Sous couvert de modernisation, les autorités algériennes préparent une véritable mise au pas du monde associatif. Le projet de loi organique actuellement dans les cartons ne corrige rien des dérives de la loi de 2012. À contrario: il aggrave les restrictions et place la société civile sous un contrôle quasi total de l’administration. Huit organisations de défense des droits humains, dont Human Rights Watch et MENA Rights Group, ont sonné l’alarme.
“Loin de pallier les lacunes de la loi algérienne sur les associations, ce texte empirerait la situation”, résume Alexis Thiry, conseiller juridique du MENA Rights Group.
Les dispositions prévues donnent au ministère de l’Intérieur le dernier mot sur tout : création, financement, fonctionnement, dissolution. Pas d’autorisation préalable ? Pas d’association. Les fondateurs devront être au minimum dix au niveau local, vingt-cinq au niveau national, répartis sur un tiers du territoire, tous ressortissants algériens et vierges de toute condamnation pénale. Une exigence qui élimine de fait nombre de militants, poursuivis ces dernières années pour avoir exercé leurs droits. Une fois constituée, l’association reste pieds et poings liés : rapports financiers et moraux sous trente jours, inspections possibles à tout moment, obligation de notifier le moindre changement à l’administration.
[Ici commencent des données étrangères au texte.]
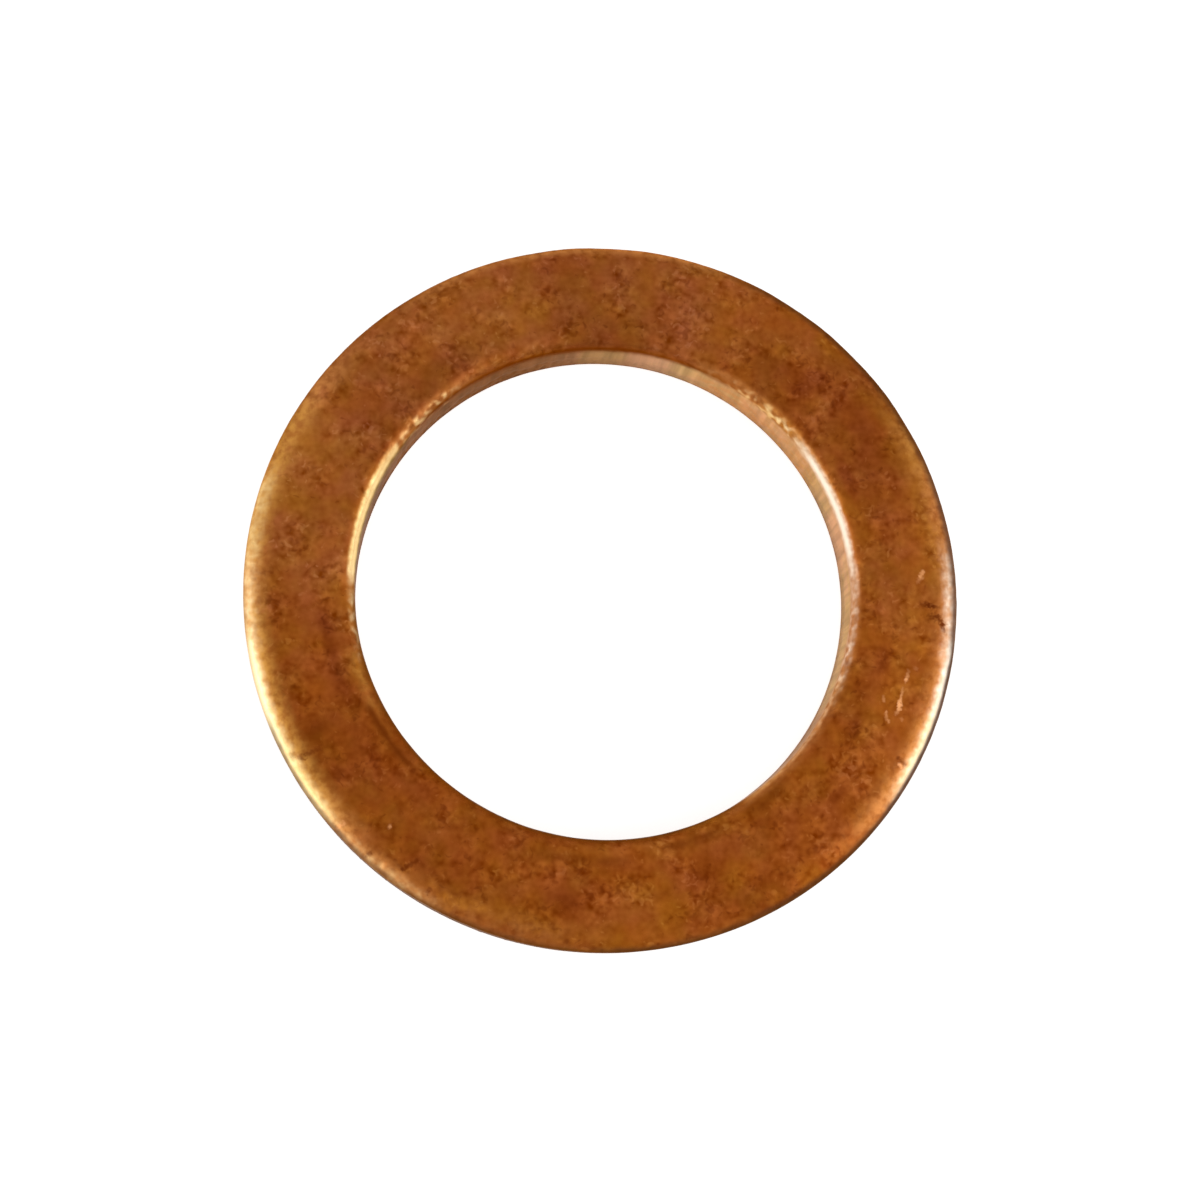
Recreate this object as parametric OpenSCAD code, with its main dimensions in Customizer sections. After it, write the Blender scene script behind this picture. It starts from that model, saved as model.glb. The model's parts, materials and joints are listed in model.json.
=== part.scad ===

Le texte va jusqu’à redéfinir la raison d’être des associations; un simple “soutien aux autorités publiques pour mettre en œuvre les politiques publiques”. Exit l’indépendance, l’esprit critique, la capacité de contre-pouvoir. Pire encore, il impose aux organisations de se plier à des “constantes nationales” aussi vagues que “l’unité nationale” ou “l’intégrité territoriale”, termes fourre-tout utilisés depuis des années pour réduire au silence toute voix discordante.
Les financements étrangers sont verrouillés. Tout don supérieur à 1,5 million de dinars (environ 11 500 dollars) exige un certificat de conformité. Les coopérations internationales sont conditionnées aux “relations amicales” entre l’Algérie et le pays d’origine de l’organisation concernée. Autrement dit : pas d’accord diplomatique, pas d’association. Les liens avec des partis politiques restent bannis, comme dans la loi de 2012.
Ce durcissement s’inscrit dans une séquence répressive entamée dès l’émergence du Hirak en 2019. Rassemblements interdits, militants poursuivis, structures emblématiques dissoutes : le RAJ en 2021, la Ligue algérienne pour la défense des droits de l’homme en 2023, sans compter une pluie silencieuse de radiations locales depuis l’été 2024. Amnesty International dénonçait alors une “attaque frontale contre la liberté d’association”, tandis que l’ONG Civicus classait l’Algérie parmi les pays “fermés”, aux côtés de la Chine et de l’Arabie saoudite.
Pourtant, la Constitution algérienne, dans son article 53, garantit que “le droit d’association s’exerce par simple déclaration”. L’Algérie a ratifié la Charte africaine des droits de l’homme et des peuples, qui stipule qu’“il ne doit pas être requis plus de deux personnes pour créer une association”. Le Pacte international relatif aux droits civils et politiques, auquel le pays fait partie, impose que toute restriction soit nécessaire, proportionnée et non discriminatoire. Rien de tout cela n’apparaît dans le projet de loi.
“Les autorités devraient saisir cette opportunité pour introduire une nouvelle loi conforme aux normes internationales”, rappelle Bassam Khawaja, de Human Rights Watch.
Dans les faits, les associations algériennes se retrouvent déjà asphyxiées. Celles qui tentent encore d’obtenir un récépissé d’enregistrement se heurtent à des lenteurs interminables. Celles qui fonctionnent risquent, à tout moment, une suspension de trente jours pour “violation des statuts” ou “atteinte à l’ordre public”. Les militants, eux, vivent dans un climat d’autocensure et de peur.
Ce projet parachève la domestication d’une société civile autrefois foisonnante. En 2022, l’Observatoire national recensait 120 000 associations actives. Clubs culturels, groupes caritatifs, cercles de jeunes…autant de lieux de solidarité et d’initiatives populaires aujourd’hui placés sous tutelle.